I’m sure I didn’t discover this, and I don’t have a mathematical proof for it, but it’s logical. And I confirmed it with an experiment, as follows.
Say you have a sample of 1000 people, and you’re studying two conditions that occur on average in one out of every 500 cases. I’ll call them “climbing Mt. Everest” and “going to the moon.” In your thousand cases, you will on average have 2 people who did each thing. The chances that the same person did both are probably really low (you do the maths). But, if just 1% of your sample — 10 people — answer those two yes/no questions at random, look out!
I created this scenario using Excel’s random-number function. With 990 people answering truthfully — that is, given a 1/500 chance of saying yes to each question — and 10 answering them both randomly, this is what I got: 6 people who had climbed Mt. Everest, and 8 people who had gone to the moon. But shockingly, there were 4 people who had done both — that is 67% of the mountain climbers and 50% of the moonshotters. You can’t know, from looking at the data, but I can, that all of the people who went on both adventures were in the tiny group of random answerers.
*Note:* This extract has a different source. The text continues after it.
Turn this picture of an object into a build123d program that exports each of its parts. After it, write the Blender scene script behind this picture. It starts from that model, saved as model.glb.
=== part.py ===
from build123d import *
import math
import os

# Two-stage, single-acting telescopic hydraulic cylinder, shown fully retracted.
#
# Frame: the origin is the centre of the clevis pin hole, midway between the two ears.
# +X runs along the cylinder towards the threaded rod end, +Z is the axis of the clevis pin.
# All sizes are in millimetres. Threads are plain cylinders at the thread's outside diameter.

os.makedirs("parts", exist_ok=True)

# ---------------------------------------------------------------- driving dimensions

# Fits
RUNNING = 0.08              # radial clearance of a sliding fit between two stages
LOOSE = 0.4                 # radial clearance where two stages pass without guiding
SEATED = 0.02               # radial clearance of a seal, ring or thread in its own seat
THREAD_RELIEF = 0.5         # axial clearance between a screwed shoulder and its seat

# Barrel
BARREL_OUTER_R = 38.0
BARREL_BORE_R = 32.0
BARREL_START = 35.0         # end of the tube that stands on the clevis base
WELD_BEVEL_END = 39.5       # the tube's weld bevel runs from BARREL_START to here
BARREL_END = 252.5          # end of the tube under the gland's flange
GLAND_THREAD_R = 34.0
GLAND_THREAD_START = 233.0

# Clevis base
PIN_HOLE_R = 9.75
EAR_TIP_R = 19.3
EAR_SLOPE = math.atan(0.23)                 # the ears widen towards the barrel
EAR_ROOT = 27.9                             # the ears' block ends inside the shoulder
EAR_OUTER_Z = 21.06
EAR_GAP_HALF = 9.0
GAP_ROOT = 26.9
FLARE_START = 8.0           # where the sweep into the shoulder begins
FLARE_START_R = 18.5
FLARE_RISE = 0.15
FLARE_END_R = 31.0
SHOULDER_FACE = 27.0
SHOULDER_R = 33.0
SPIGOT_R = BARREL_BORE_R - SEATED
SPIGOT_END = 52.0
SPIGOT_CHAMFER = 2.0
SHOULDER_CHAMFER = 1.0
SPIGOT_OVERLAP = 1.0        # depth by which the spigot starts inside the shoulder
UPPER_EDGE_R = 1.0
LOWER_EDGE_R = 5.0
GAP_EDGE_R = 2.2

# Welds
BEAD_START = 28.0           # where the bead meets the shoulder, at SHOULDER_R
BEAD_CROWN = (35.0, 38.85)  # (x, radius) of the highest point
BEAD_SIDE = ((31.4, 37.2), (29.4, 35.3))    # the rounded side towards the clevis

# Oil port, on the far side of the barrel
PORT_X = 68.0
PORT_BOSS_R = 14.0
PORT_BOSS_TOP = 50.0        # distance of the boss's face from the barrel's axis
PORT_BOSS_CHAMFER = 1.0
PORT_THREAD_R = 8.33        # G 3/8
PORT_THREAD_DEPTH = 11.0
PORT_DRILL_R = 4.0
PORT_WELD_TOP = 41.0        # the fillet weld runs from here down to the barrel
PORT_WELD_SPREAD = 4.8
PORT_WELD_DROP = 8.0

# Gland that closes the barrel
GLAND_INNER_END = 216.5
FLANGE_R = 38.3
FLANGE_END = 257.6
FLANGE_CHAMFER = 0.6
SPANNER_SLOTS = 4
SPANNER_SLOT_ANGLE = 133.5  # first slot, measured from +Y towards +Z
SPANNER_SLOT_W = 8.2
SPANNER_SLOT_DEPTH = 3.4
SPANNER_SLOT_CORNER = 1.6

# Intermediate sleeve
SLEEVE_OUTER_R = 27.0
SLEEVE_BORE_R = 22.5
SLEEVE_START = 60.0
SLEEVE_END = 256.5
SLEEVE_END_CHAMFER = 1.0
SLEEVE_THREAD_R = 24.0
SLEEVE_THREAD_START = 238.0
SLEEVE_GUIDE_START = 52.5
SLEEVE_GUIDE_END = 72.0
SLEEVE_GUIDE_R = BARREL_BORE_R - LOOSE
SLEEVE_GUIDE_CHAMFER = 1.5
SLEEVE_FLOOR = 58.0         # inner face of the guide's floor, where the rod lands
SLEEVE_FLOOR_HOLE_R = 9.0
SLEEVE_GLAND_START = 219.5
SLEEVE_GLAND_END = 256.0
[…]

Here are the 1000 cases in random order, with green showing Everest-only cases, blue showing moon-only cases, and red showing positive answers to both questions. And here’s the statistic: in the total sample — 990 serious survey takers and 10 jokers — the correlation between climbing Mt. Everest and going to the moon is .53! Click to enlarge:
Maybe Regnerus is just an incredibly, irresponsibly bad researcher, who didn’t conduct the simplest data checks before rushing to publish his paper. Or maybe he is a diabolical genius, and he realized that high random error rates in both his rare independent variable and his rare dependent variables would produce results showing poor outcomes for children of gays and lesbians.
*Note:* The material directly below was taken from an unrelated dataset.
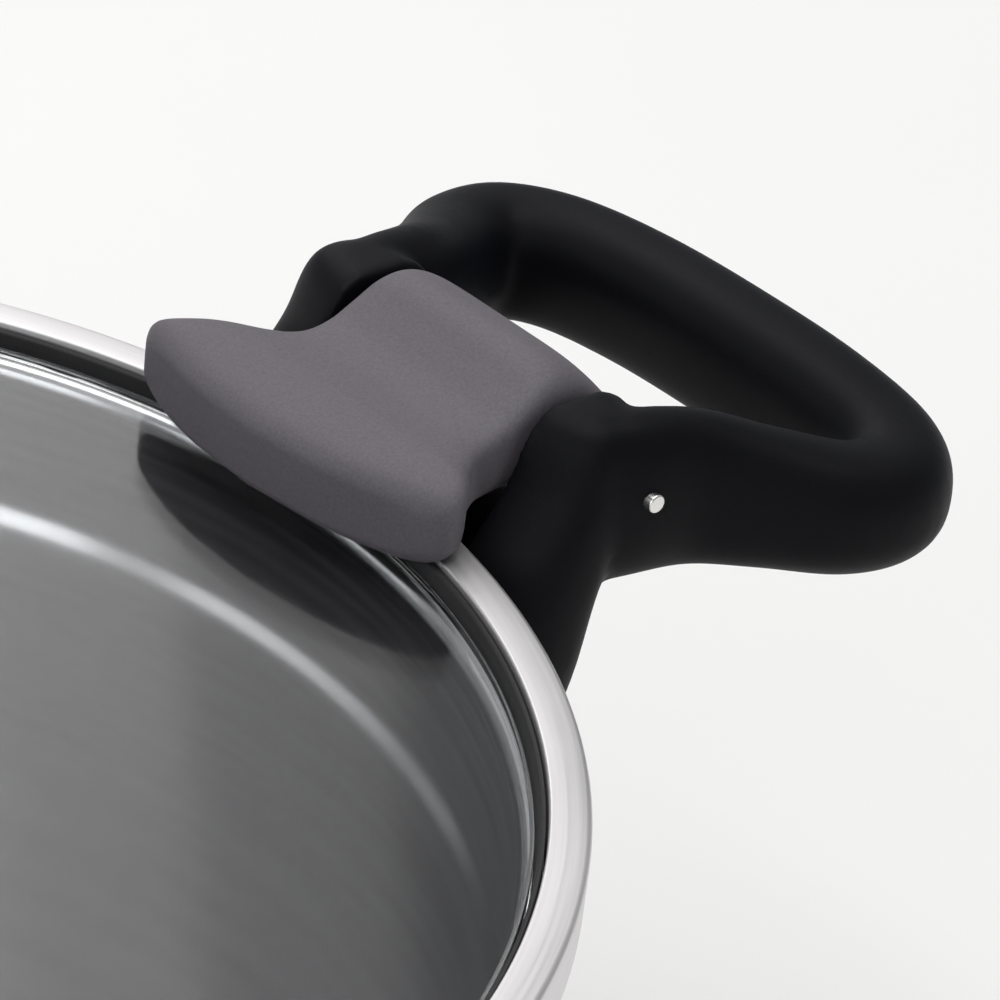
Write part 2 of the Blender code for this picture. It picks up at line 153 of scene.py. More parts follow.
# ---- finishes
def turnedSteel(name, look, centre=(0, 0)):
    material, tree, shader = newMaterial(name)
    point, w = ringPoint(tree, centre, look["linesPerMetre"], look["lineLength"])
    lines = noise(tree, point, 1.0, 4.0, 0.6, w)
    cloud = noise(tree, objectPoint(tree), look["cloudScale"], 3.0)
    tree.links.new(tint(tree, spread(tree, lines, 0, 1), look["dark"], look["light"]),
                   shader.inputs["Base Color"])
    shader.inputs["Metallic"].default_value = 1.0
    rough = math2(tree, "ADD", spread(tree, lines, look["smooth"], look["rough"]),
                  spread(tree, cloud, -look["cloudRough"], look["cloudRough"]))
    tree.links.new(rough, shader.inputs["Roughness"])
    tree.links.new(bump(tree, lines, look["lineDepth"]), shader.inputs["Normal"])
    return material


def clearGlass():
    look = {"tint": (0.945, 0.955, 0.965), "index": 1.5, "smudgeScale": 22.0,
            "clean": 0.07, "smudged": 0.10}
    material, tree, shader = newMaterial("temperedGlass")
    shader.inputs["Base Color"].default_value = (*look["tint"], 1)
    shader.inputs["Transmission Weight"].default_value = 1.0
    shader.inputs["IOR"].default_value = look["index"]
    smudge = noise(tree, objectPoint(tree), look["smudgeScale"], 4.0)
    tree.links.new(spread(tree, smudge, look["clean"], look["smudged"], 0.4, 0.75),
                   shader.inputs["Roughness"])
    return material


def mouldedPlastic(name, look):
    # two sizes of grain, faint blotches in the colour, and a skin that is never quite even
    material, tree, shader = newMaterial(name)
    point = objectPoint(tree)
    speck = noise(tree, point, look["speckScale"], 2.0, 0.7)
    grain = noise(tree, point, look["grainScale"], 3.0, 0.6)
    cloud = noise(tree, point, look["cloudScale"], 3.0)
    mixed = math2(tree, "ADD", spread(tree, speck, 0, look["speckShare"]),
                  spread(tree, cloud, 0, 1.0 - look["speckShare"]))
    tree.links.new(tint(tree, mixed, look["dark"], look["light"]), shader.inputs["Base Color"])
    uneven = math2(tree, "ADD", math2(tree, "MULTIPLY", cloud, 0.6),
                   math2(tree, "MULTIPLY", grain, 0.4))
    tree.links.new(spread(tree, uneven, look["smooth"], look["rough"]),
                   shader.inputs["Roughness"])
    shader.inputs["Specular IOR Level"].default_value = look["specular"]
    shader.inputs["Sheen Weight"].default_value = look["sheen"]
    shader.inputs["Sheen Roughness"].default_value = 0.45
    shader.inputs["Sheen Tint"].default_value = (*look["sheenTint"], 1)
    fine = bump(tree, speck, look["speckDepth"])
    tree.links.new(bump(tree, grain, look["grainDepth"], fine), shader.inputs["Normal"])
    return material


steelLook = {"linesPerMetre": 900.0, "lineLength": 2.2, "cloudScale": 30.0, "cloudRough": 0.025,
             "dark": (0.50, 0.50, 0.50), "light": (0.63, 0.625, 0.62),
             "smooth": 0.26, "rough": 0.38, "lineDepth": 0.000012}
wallSteel = turnedSteel("brushedPotWall", steelLook)
rimSteel = turnedSteel("satinRim", {**steelLook, "linesPerMetre": 1500.0,
                                    "dark": (0.68, 0.665, 0.67), "light": (0.76, 0.745, 0.75),
                                    "smooth": 0.4, "rough": 0.48, "lineDepth": 0.000003})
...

In the Cheng and Powell paper, their various procedures and corrections wipe out many of Regenerus’s negative outcomes for GF/LM respondents before they tackle the “misclassified or uncertain” cases. But when they do that, some of the last coefficients to fall to non-significance are indeed relatively rare: having suicidal thoughts (7%), not being “entirely heterosexual” (15%), having had an STI (11%), and having had forced sex (13%). Each of these becomes non-significant when the bad cases are controlled in the Cheng and Powell models. I haven’t worked out a proof (ever), but I reckon that the rarer they are, the more likely they are to be correlated with the rare independent variable (LM/GF) if some people are answering at random — which they apparently were.
Anyway, the Cheng and Powell paper speaks for itself. But I find it interesting that unchecked data error produces false positive (that is, negative) outcomes for marginal groups. Look out!